__Aim__. Scan the entries below. List each line with "JSON".

— START —

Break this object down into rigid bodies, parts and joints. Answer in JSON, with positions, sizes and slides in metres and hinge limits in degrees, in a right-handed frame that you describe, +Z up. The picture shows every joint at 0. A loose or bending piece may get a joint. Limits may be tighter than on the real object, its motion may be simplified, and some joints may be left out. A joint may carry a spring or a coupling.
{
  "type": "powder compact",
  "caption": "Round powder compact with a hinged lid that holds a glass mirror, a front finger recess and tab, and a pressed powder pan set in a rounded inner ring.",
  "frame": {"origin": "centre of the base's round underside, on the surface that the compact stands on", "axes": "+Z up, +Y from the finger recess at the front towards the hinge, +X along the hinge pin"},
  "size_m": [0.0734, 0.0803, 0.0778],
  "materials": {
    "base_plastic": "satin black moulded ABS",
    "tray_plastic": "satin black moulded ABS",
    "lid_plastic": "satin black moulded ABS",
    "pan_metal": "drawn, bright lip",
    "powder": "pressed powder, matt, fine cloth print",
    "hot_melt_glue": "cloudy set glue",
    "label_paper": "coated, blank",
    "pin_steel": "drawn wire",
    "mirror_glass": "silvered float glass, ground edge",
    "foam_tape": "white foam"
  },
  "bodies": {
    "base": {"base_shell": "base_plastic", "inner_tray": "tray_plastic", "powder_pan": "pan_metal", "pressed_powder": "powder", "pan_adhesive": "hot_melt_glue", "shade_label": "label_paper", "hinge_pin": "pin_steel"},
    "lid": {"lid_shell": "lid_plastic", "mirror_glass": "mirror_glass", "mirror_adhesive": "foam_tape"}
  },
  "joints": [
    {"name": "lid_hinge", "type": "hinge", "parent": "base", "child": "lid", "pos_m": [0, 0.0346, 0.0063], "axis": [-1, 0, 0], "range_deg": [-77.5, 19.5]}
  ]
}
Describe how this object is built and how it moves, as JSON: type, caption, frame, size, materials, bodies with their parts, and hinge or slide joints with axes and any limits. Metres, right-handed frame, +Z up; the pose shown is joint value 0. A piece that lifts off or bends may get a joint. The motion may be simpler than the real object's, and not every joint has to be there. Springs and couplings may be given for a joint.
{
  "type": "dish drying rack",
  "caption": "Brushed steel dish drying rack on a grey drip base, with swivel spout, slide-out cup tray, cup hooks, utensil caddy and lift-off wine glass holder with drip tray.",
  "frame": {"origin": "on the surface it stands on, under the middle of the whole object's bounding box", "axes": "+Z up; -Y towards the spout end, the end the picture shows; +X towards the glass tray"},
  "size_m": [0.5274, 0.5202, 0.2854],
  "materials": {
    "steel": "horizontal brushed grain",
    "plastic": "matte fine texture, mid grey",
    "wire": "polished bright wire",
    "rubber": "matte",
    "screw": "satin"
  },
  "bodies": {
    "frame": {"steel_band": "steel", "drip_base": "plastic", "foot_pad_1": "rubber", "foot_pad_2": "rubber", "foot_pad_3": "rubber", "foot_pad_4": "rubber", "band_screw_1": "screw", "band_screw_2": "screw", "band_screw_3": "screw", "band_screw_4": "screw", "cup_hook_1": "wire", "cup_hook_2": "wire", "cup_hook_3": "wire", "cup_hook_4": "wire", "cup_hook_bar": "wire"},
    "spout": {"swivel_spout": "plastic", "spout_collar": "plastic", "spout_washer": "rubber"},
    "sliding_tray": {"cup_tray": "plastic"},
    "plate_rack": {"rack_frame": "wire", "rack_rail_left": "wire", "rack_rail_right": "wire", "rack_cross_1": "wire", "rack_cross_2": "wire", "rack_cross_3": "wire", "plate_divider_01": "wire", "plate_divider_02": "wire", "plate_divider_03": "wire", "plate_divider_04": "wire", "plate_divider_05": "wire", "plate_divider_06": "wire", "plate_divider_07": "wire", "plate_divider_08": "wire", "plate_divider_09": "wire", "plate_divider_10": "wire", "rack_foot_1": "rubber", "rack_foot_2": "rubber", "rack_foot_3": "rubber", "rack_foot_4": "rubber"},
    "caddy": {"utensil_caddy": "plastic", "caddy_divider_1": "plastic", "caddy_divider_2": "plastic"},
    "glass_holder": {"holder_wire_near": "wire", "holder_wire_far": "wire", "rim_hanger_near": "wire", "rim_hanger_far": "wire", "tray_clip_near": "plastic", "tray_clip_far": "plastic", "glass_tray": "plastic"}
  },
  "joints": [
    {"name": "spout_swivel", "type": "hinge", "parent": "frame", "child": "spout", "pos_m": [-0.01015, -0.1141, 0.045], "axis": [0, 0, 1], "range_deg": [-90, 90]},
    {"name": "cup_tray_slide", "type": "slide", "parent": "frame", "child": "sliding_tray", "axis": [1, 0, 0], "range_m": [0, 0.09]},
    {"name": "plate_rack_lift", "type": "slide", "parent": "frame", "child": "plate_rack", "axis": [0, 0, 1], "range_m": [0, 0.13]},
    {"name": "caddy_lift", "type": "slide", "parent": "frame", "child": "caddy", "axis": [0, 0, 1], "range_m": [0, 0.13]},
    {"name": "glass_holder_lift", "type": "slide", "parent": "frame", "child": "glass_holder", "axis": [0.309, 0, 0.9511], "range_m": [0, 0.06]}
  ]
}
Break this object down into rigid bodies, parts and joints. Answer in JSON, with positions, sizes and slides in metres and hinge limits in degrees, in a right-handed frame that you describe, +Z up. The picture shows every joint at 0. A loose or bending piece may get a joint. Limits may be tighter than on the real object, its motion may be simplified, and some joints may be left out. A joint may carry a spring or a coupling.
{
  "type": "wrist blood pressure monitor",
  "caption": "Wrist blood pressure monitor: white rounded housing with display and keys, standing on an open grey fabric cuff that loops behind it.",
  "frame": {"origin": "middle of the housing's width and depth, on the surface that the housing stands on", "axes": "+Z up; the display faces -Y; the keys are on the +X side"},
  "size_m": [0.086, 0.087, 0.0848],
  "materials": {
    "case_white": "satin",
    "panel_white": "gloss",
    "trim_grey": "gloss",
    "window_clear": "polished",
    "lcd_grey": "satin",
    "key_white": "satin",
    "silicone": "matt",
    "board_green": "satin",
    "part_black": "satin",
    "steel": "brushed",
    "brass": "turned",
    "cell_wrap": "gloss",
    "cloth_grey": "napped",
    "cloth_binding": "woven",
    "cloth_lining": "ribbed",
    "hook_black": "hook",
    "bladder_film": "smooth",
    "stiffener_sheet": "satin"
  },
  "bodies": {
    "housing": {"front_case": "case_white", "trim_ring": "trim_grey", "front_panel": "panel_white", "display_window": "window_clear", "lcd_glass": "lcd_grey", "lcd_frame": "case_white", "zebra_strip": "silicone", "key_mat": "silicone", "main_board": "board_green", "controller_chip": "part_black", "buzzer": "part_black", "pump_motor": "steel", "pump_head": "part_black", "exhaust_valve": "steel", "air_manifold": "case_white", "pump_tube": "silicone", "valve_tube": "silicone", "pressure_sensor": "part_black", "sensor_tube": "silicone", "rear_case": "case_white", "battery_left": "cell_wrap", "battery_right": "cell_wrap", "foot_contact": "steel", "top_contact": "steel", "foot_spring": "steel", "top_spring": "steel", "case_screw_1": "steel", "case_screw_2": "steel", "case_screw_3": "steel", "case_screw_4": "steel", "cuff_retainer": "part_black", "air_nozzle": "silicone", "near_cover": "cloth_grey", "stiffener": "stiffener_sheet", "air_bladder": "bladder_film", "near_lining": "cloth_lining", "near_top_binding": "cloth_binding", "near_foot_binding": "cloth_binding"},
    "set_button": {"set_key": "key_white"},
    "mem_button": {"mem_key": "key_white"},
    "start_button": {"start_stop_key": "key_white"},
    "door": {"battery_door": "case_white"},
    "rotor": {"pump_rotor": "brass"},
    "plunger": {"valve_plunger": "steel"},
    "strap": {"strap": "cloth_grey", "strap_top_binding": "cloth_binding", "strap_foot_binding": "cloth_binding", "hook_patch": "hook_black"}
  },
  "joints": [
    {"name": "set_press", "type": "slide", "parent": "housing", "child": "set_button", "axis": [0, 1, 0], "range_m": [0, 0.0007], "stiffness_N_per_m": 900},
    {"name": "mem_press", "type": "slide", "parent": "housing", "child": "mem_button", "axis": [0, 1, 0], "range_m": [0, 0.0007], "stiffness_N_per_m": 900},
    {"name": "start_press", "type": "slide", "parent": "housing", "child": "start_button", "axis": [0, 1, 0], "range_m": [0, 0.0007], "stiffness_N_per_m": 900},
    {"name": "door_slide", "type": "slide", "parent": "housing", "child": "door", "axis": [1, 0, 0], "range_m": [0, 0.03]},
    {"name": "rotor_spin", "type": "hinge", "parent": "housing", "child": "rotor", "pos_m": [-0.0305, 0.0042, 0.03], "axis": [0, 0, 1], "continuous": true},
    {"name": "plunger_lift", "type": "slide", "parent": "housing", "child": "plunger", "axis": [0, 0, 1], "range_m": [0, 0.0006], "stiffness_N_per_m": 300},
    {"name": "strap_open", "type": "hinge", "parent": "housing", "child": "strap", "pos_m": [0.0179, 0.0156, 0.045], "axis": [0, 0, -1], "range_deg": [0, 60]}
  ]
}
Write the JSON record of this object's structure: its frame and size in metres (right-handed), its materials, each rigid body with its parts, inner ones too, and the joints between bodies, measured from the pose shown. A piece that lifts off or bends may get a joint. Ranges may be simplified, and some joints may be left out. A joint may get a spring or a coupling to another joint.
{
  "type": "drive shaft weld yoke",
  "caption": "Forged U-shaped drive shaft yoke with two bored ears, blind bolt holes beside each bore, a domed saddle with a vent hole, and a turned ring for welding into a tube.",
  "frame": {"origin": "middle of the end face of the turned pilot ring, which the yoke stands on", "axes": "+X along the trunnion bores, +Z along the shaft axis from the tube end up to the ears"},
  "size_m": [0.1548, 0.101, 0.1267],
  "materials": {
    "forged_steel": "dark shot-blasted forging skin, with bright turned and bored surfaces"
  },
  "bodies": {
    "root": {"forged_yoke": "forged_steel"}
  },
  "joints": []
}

— END —

__Result of this exercise__.
Break this object down into rigid bodies, parts and joints. Answer in JSON, with positions, sizes and slides in metres and hinge limits in degrees, in a right-handed frame that you describe, +Z up. The picture shows every joint at 0. A loose or bending piece may get a joint. Limits may be tighter than on the real object, its motion may be simplified, and some joints may be left out. A joint may carry a spring or a coupling.
Describe how this object is built and how it moves, as JSON: type, caption, frame, size, materials, bodies with their parts, and hinge or slide joints with axes and any limits. Metres, right-handed frame, +Z up; the pose shown is joint value 0. A piece that lifts off or bends may get a joint. The motion may be simpler than the real object's, and not every joint has to be there. Springs and couplings may be given for a joint.
Break this object down into rigid bodies, parts and joints. Answer in JSON, with positions, sizes and slides in metres and hinge limits in degrees, in a right-handed frame that you describe, +Z up. The picture shows every joint at 0. A loose or bending piece may get a joint. Limits may be tighter than on the real object, its motion may be simplified, and some joints may be left out. A joint may carry a spring or a coupling.
Write the JSON record of this object's structure: its frame and size in metres (right-handed), its materials, each rigid body with its parts, inner ones too, and the joints between bodies, measured from the pose shown. A piece that lifts off or bends may get a joint. Ranges may be simplified, and some joints may be left out. A joint may get a spring or a coupling to another joint.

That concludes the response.